HG: A group I can see having that same type of mid-major success is Pretty Boy Clique. You’ve been on them since they were gayboiclique and dropping the hottest meme music of all time with extreme experiments in autotune. Well now they’re picking up steam as the mainstream is starting to accept basedtj-type beats as a normal part of our Thug clone world. The group is a bunch of teenagers trolling online in ways that are funny enough to be palatable without being so disturbing as the underworld Kirb represents. Paycheck and tj with their new tape create these cushy meadows with pink bubbles popping all around and golden retrievers running through in slo-mo. It’s luxurious pop music for scammers.

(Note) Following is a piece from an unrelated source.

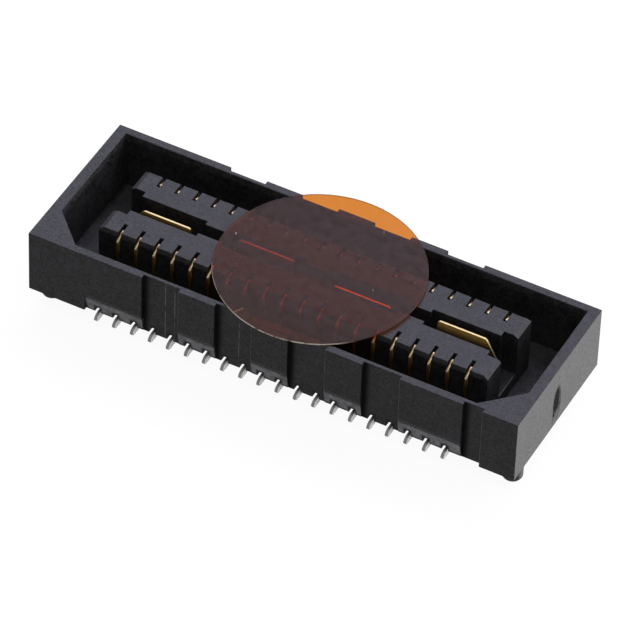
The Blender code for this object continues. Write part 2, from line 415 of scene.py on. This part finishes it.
def fibreOnFilm(x, y, s):
    start, end, width = s["fibre"]
    length = math.hypot(end[0] - start[0], end[1] - start[1])
    ux, uy = (end[0] - start[0]) / length, (end[1] - start[1]) / length
    dx, dy = x - start[0], y - start[1]
    along = dx * ux + dy * uy
    beside = (dx * uy - dy * ux).size()
    return beside.fall(width * s["fibreSoft"], width) * along.band(0.0, length, width)


def makeFilm(s):
    paint, tree = startMaterial("amberFilm")
    point = place(tree)
    x, y = axes(tree, point)[:2]
    low, high = (s["radius"] + step for step in s["rim"])
    rim = away(x, y, s["centre"]).rise(low, high)
    soft = speckle(tree, point, *s["soft"])
    mottle = speckle(tree, point, *s["mottle"])
    dust = speckle(tree, point, *s["dust"]).rise(*s["dusty"])
    # painted highlight on the lower-left rim
    rimGlint = speckle(tree, point, *s["rimGlint"]).rise(*s["rimGlintFrom"])
    rimGlint = y.fall(*s["rimGlintBelow"]) * x.fall(*s["rimGlintLeftOf"]) * rimGlint
    marks = dustMarks(x, y, s)
    fibre = fibreOnFilm(x, y, s)
    face = blend(tree, mottle.rise(*s["mottled"]), s["faceColour"], s["faceDark"])
    edge = blend(tree, rimGlint, s["rimColour"], s["rimGlintColour"])
    colour = blend(tree, rim, face, edge)
    colour = blend(tree, marks.least(1.0), colour, s["markColour"])
    colour = blend(tree, fibre, colour, s["fibreColour"])
    sheet = tree.make(
        "ShaderNodeBsdfPrincipled",
        {},
        {
            "Base Color": colour,
            "Roughness": s["roughness"] + (mottle - 0.5) * s["roughSpread"],
            "Specular IOR Level": s["specular"],
            "Normal": bumps(tree, soft, s["wave"]),
        },
    )
    clear = tree.make("ShaderNodeBsdfTransparent", {}, {"Color": s["throughColour"]})
    share = s["faceShare"] + rim * (s["rimShare"] + rimGlint * s["rimGlintShare"])
    share = share + dust * s["dustShare"] + (marks + fibre) * s["dirtShare"]
    finishMaterial(tree, mixShaders(tree, share.least(1.0), clear, sheet))
    return paint


# Black moulding: flecked and matt, with painted light on its end faces, a painted reflection on
# its undercuts and painted shade in places
# A pair of values is where a tone starts and where it is full, and soft is its blur

moulding = {
    "colour": (0.0028, 0.0026, 0.0030),
    "paler": (0.0235, 0.0220, 0.0245),
    # dark matt shader that painted shade and the dark flecks mix towards
    "dull": (0.0050, 0.0048, 0.0050),
    "lit": (0.086, 0.081, 0.084),
    "roughness": 0.44,
    "roughFlecks": 0.50,
    "roughClouds": 0.12,
    "specular": 0.5,
    "ior": 1.27,
    "grain": 0.032 * mm,
    "grainFlecks": 0.8,
    "grainClouds": 0.4,
    "grainLines": 0.2,
    "cloud": (1.1, 3.0, 0.5),
    "cloudTone": (0.30, 0.72),
    "cloudShare": 0.22,
    "coarse": (3.2, 2.0, 0.5),
    "coarseTone": (0.38, 0.64),
    "coarseShare": 0.22,
    "fleck": (7.0, 4.0, 0.75),
    "fleckTone": (0.36, 0.64),
    "fleckShare": 0.56,
    "grit": (11.0, 2.0, 0.5),
    "gritFrom": (0.50, 0.62),
    "gritDull": 0.24,
    "outside": (3.41 * mm, 3.43 * mm),  # from the middle to the long outside faces
    # painted shade on the long outside faces
    "longFaces": (0.80, 0.95),
    "longShade": 0.22,
    # painted shade on the moulding under the film
    "filmShade": 0.5,
    "filmShadeAbove": (1.0 * mm, 1.2 * mm),
}

recesses = {
    "floor": (3.42 * mm, 3.46 * mm),
    "floorSoft": 0.005 * mm,
    "start": 5.60 * mm,  # the first one begins this far left of the middle
    "step": 3.20 * mm,
    "width": pitch * 2,
    "within": (5.60 * mm, 5.62 * mm),
    "last": (8.30 * mm, 9.12 * mm),  # the fifth one, at the right end of the front
    "lastSoft": 0.02 * mm,
    "shadeReach": (0.06 * mm, 0.38 * mm),
    "shadeDull": 0.70,
    "drawn": (2.0, 4.0, 0.7),
    "drawnStretch": (9.0, 9.0, 0.35),
    "drawnFrom": (0.60, 0.74),
    "drawnShare": 0.6,
    "drawnTone": 0.7,
    "streaks": (-4.64 * mm, -4.23 * mm, -1.40 * mm),
    "streakWidth": 0.025 * mm,
    "streakSoft": 0.012 * mm,
    "streakColour": (0.16, 0.15, 0.15),
    "streakFront": (-3.0 * mm, -2.9 * mm),
    "streakDrawn": (0.30, 0.60),
    "streakCoarse": (0.30, 0.55),
}

pads = {
    "soft": 0.04 * mm,
    "outer": (5.55 * mm, 5.62 * mm),  # past the recesses, pads go on to the ends
    "undercut": (0.44 * mm, 1.02 * mm),  # its heights, where a painted reflection of the pale floor lies
    "undercutSoft": 0.10 * mm,
    "undercutLeft": (-8.20 * mm, -8.00 * mm),
    "undercutRight": (8.25 * mm, 8.28 * mm),
    "undercutReflection": (0.125, 0.118, 0.122),
    "undercutTone": (0.35, 0.65),
    "undercutShare": 0.50,
    # painted highlight along the left edge of each pad
    "edge": 0.035 * mm,
    "edgeSoft": 0.01 * mm,
    "edgeWithin": (5.70 * mm, 5.72 * mm),
    "edgeBeyond": (3.50 * mm, 3.55 * mm),
    "edgeShare": 0.25,
    "edgeCoarse": 0.4,
    "sides": (0.7, 0.9),  # those that face right, which get painted shade
    "sidesBeyond": (3.42 * mm, 3.44 * mm),
    "sidesBefore": (10.06 * mm, 10.16 * mm),
    "sidesShade": 0.6,
}

tailGaps = {  # bands over the tails, where painted shade stands for the dark tails reflected in the front
    "sides": (0.105 * mm, 0.225 * mm),
    "below": (0.64 * mm, 0.82 * mm),
    "within": (7.75 * mm, 7.85 * mm),
    "shadeAbove": (0.36 * mm, 0.40 * mm),
    "dull": 0.45,
}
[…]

LF: PBC is beyond dope, Paycheck is next up, and that entire tape should be evidence as to why I’ve thought this for two years now. The same way no one knew they needed underground hits about gay incest 2 years ago, nobody but outrageous nerds like me has been asking for more Nightcore trap in their life. On the #BLOODDRIP EP Diamondsonmydick (having a little moment in the underground right now), Based World legend Yung God (who notoriously had his entire swag stolen by Ugly God) and Ocean Gang SODMG affiliate Cartier’God made it work. It’s a trend that should gather momentum, shout out to my bro cl9 who’s been making incredible Nightcore trap mixes for a few years now.